Judgment Empowers Housing Societies Post-Deemed Conveyance, Limits Bureaucratic Control

In a landmark decision reinforcing the autonomy of housing societies, the Bombay High Court has ruled that Deputy Registrars cannot withhold or condition No Objection Certificates (NOCs) for self-redevelopment projects once deemed conveyance has been obtained. The verdict, delivered on October 15, 2025, in Shree Sai Co-operative Housing Society Ltd. vs. Deputy Registrar of Co-operative Societies & Ors. (Writ Petition No. 8923 of 2025), sets a crucial precedent for thousands of Mumbai’s aging buildings awaiting renewal.

The Case: When Safety Meets Red Tape

Shree Sai Co-operative Housing Society, a 60-year-old Bandra West building, secured deemed conveyance in 2022 under Section 11 of MOFA after an 18-year delay by the original promoter.
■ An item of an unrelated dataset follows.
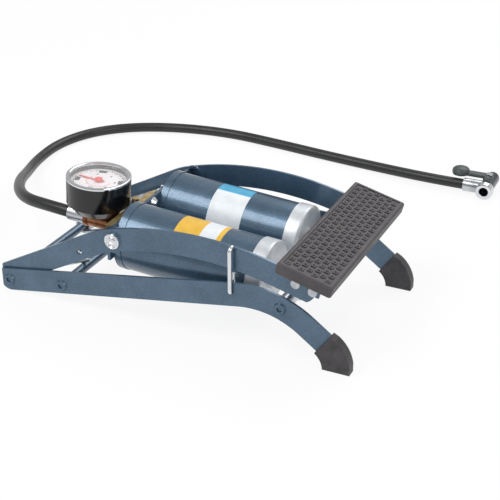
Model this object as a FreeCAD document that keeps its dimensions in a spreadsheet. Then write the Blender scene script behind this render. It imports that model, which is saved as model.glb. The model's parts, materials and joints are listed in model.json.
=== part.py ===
"""Twin barrel foot pump with a pressure gauge and an air hose, closed and latched.

The base is two rails on cross rods. Two arms hinge on the rear rod and carry the
pedal. Two barrels hang on the arms, and their pistons push against the front rod.
Millimetres and degrees. +X points from the rear hinge to the feet, +Z up, and the
origin is on the floor under the middle of the pump.
"""
import FreeCAD
import Part
import Sketcher
import math
import os
import re

SIZES = {
    # base frame
    "base_width": 142.7,
    "rear_pivot_x": -145.7,
    "rail_height": 19.4,
    "rail_thickness": 2.0,
    "rail_slope": 9.5,
    "rail_straight": 210.0,
    "rail_bend_radius": 75.0,
    "rail_bend_turn": 45.5,
    "rail_toe_length": 28.0,
    "rail_tail": 7.0,
    "rod_radius": 4.0,
    "rod_head_radius": 4.9,
    "rod_head_height": 1.6,
    "rod_dimple_radius": 2.2,
    "middle_rod_along": 51.0,
    "middle_rod_drop": 2.6,
    "front_rod_x": 97.2,
    "front_rod_z": 41.3,
    "spacer_wall": 1.6,
    # feet
    "foot_thickness": 8.0,
    "foot_start": 17.8,
    "foot_lip": 0.6,
    "foot_nose": 13.8,
    "foot_nose_height": 6.7,
    "foot_sole_length": 21.6,
    "foot_brow_ahead": 2.0,
    "foot_brow_rise": 12.1,
    "foot_front_radius": 30.0,
    "foot_rear_radius": 16.0,
    # return springs
    "spring_wire_radius": 1.3,
    "spring_clearance": 0.9,
    "spring_pitch": 3.0,
    "spring_full_turns": 5.0,
    "spring_start_y": 40.0,
    "spring_rod_reach": 8.0,
    "spring_hook_bend": 3.0,
    "spring_hole_along": 79.0,
    "spring_hole_drop": 2.0,
    "spring_hole_radius": 2.4,
    # pedal arms
    "arm_thickness": 2.0,
    "arm_height": 18.8,
    "arm_slope": 28.0,
    "arm_rise_over_pivot": 4.7,
    "arm_straight": 97.6,
    "arm_knee_radius": 60.0,
    "arm_knee_turn": 11.0,
    "arm_crown_radius": 260.0,
    "arm_crown_turn": 31.6,
    "arm_tip_length": 30.0,
    "arm_tail": 1.2,
    "arm_throat": 30.0,
    "arm_tip_radius": 12.0,
    "arm_eye_radius": 8.6,
    "side_gap": 0.3,
    # pedal
    "pedal_width": 159.0,
    "pedal_length": 45.0,
    "pedal_thickness": 8.6,
    "pedal_along": 25.3,
    "pedal_edge_radius": 2.0,
    "pedal_border": 3.5,
    "pedal_tread_recess": 0.8,
    "pedal_plate_thickness": 2.0,
    "pedal_plate_inset": 3.5,
    "pedal_flange_drop": 13.0,
    "pedal_flange_half": 12.0,
    "pedal_rivet_spread": 7.0,
    "pedal_rivet_drop": 8.0,
    "rivet_radius": 2.0,
    "rivet_head_radius": 3.6,
    "rivet_head_height": 1.4,
    # latch
    "latch_wire_radius": 1.7,
    "latch_along": 206.3,
    "latch_rise": 2.3,
    "latch_reach": 38.0,
    "latch_tail": 14.0,
    "latch_bend_radius": 3.0,
    "latch_hole_radius": 2.0,
    # barrels
    "barrel_tilt": 4.0,
    "barrel_x": -44.9,
    "barrel_z": 54.0,
    "barrel_spacing": 68.6,
    "barrel_radius": 27.1,
    "barrel_wall": 1.2,
    "barrel_start": 1.5,
    "barrel_length": 116.0,
    "head_start": -4.5,
    "head_spigot": 3.0,
    "head_rim": 0.5,
    "valve_disc_radius": 4.5,
    "valve_disc_thickness": 1.0,
    "valve_pocket_depth": 2.0,
    "cap_length": 12.5,
    "cap_wall": 0.9,
    "cap_face": 3.2,
    "cap_boss_radius": 10.0,
    "cap_boss_height": 2.5,
    "cap_edge_radius": 2.5,
    "guide_radius": 6.5,
    "guide_flange": 1.2,
    "web_thickness": 2.5,
    "web_top": 19.0,
    "web_bottom": 8.0,
    "ear_radius": 10.4,
    "ear_thickness": 2.0,
    "ear_skirt_drop": 0.5,
    "ear_skirt_front": 4.0,
    "pivot_ahead": -0.8,
    "pivot_rise": 11.9,
    "pivot_rivet_radius": 3.0,
    "pivot_play": 5.0,
    "pivot_head_radius": 6.6,
    "pivot_head_crown": 4.0,
    "pivot_head_height": 2.6,
    # pistons
    "piston_rod_radius": 4.5,
    "piston_length": 12.0,
    "piston_start": 10.0,
    "piston_gap": 0.6,
    "seal_width": 4.0,
    "seal_depth": 3.0,
    "seal_gap": 0.1,
    "nut_height": 4.5,
    "nut_across": 11.0,
    "rod_thread_radius": 3.0,
    "eye_outer_radius": 8.6,
    "eye_width": 12.0,
    "running_gap": 0.1,
    # manifold, tee and gauge
    "manifold_depth": 6.0,
    "manifold_top": 18.4,
    "manifold_step": 11.0,
    "manifold_bottom": 7.0,
    "manifold_reach_right": 60.0,
    "manifold_reach_left": 8.0,
    "manifold_low_reach": 46.0,
    "boss_radius": 2.9,
    "boss_side": 19.0,
    "boss_top": 25.0,
    "plug_across": 5.0,
    "plug_length": 5.0,
    "channel_radius": 2.2,
    "port_rise": 4.0,
    "bolt_side": 41.0,
    "bolt_drop": 3.0,
    "bolt_radius": 2.5,
    "bolt_across": 8.0,
    "bolt_head": 3.5,
    "bolt_bite": 4.0,
    "centre_rise": 14.0,
    "dome_radius": 5.0,
    "dome_height": 4.0,
    "tee_side": 28.0,
    "tee_rise": 1.0,
    "tee_setback": 39.0,
    "tee_radius": 6.5,
    "tee_half_length": 11.0,
    "tee_ring_radius": 7.4,
    "tee_ring_length": 3.0,
    "tee_nut_across": 14.0,
    "tee_stem_radius": 5.0,
    "gauge_radius": 26.0,
    "gauge_height": 29.0,
    "gauge_taper": 6.0,
    "gauge_taper_height": 7.0,
    "gauge_bottom_rise": 12.0,
    "gauge_wall": 2.0,
    "bezel_height": 5.0,
    "bezel_lip": 1.0,
    "lens_thickness": 1.5,
    "dial_ledge": 1.5,
    "dial_thickness": 0.8,
    "movement_radius": 9.0,
    "spindle_radius": 0.8,
    "needle_length": 18.0,
    "needle_tail": 5.0,
    "needle_width": 1.2,
    "needle_thickness": 0.6,
    "needle_hub_radius": 3.2,
    "needle_hub_height": 2.0,
    "needle_gap": 0.4,
    # hose and chuck
    "hose_radius": 5.0,
    "hose_bore_radius": 3.0,
    "collar_radius": 6.4,
    "collar_length": 16.0,
    "chuck_axis_ahead": 22.0,
    "chuck_radius": 6.6,
    "chuck_mouth_reach": 11.0,
    "chuck_back_reach": 25.0,
    "chuck_mouth_radius": 7.8,
    "chuck_mouth_length": 9.0,
    "valve_bore_radius": 4.2,
    "valve_bore_depth": 10.0,
    "seal_pocket_radius": 5.2,
    "seal_setback": 0.5,
    "chuck_seal_length": 6.0,
    "chuck_seal_bore": 3.4,
    "lever_pin_back": 9.0,
    "lever_pin_radius": 1.6,
    "lever_pin_head": 3.2,
    "lever_pin_head_height": 1.2,
    "lever_reach": 28.0,
    "lever_width": 8.0,
    "lever_thickness": 3.0,
    "lever_gap": 0.3,
    "lever_pad_radius": 8.0,
    "lever_pad_depth": 4.0,
}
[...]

A 2024 structural audit classified the building as C-1 (collapse imminent), prompting the society to seek self-redevelopment with 72% member consent, ₹18 crore bank financing, and a RERA-registered plan for 2.5 FSI utilization.

However, in September 2025, the Deputy Registrar refused to issue an NOC, insisting on prior vetting of the society’s consultant and financial projections under a 2019 Maharashtra Government Circular. The society challenged this decision, arguing that such preconditions violated its autonomous title rights post-deemed conveyance and caused dangerous delays affecting over 1,000 Bandra societies in similar situations.

Court’s Findings

The Bombay High Court sided with the society, holding that once deemed conveyance is granted, full ownership rights vest with the society, empowering it to proceed with redevelopment through majority consent. The Bench cited Madhugiri Co-operative Housing Society Ltd. vs. Heritage Lifestyles & Developers (2025), affirming that the 2019 Circular’s NOC provision is directory, not mandatory, and cannot be used to impose bureaucratic hurdles.

The Court stressed that the Registrar’s role is supervisory, not executive — limited to ensuring procedural compliance such as proper meeting notices and quorums under the MCS Act Section 78, not to approve consultants or finances. Any deeper interference, the court observed, “risks corruption, inefficiency, and undue delay in urgently needed redevelopment.”

Referencing Datta Ramanand Housing Society vs. Disha Constructions (2023), the Court emphasized that self-redevelopment minimizes misuse risks, being resident-led rather than developer-driven. It concluded that public interest in preventing collapses outweighs administrative overreach, particularly across Mumbai’s 12,000+ cessed buildings facing structural danger.

Directions

  • NOC refusal quashed; unconditional NOC to be issued within 15 days.
  • Society to submit bi-annual progress reports and financial audits for oversight.
  • ₹1.5 lakh costs imposed on the Deputy Registrar for procedural delay.
  • State authorities barred from interfering in tenders or plan approvals.
  • Minority concerns to be addressed through mediation within 30 days under the MCS Act.

Why It Matters

This ruling dismantles a major bureaucratic bottleneck that has long slowed Mumbai’s self-redevelopment movement, freeing societies from unnecessary NOC requirements once deemed conveyance and RERA compliance are achieved. It reinforces resident control, procedural transparency, and cooperative democracy — ensuring safety and speed in the renewal of Mumbai’s fragile housing stock.

The judgment is expected to accelerate more than 2,500 stalled projects statewide, reshaping how cooperative societies pursue financially independent, resident-led redevelopment.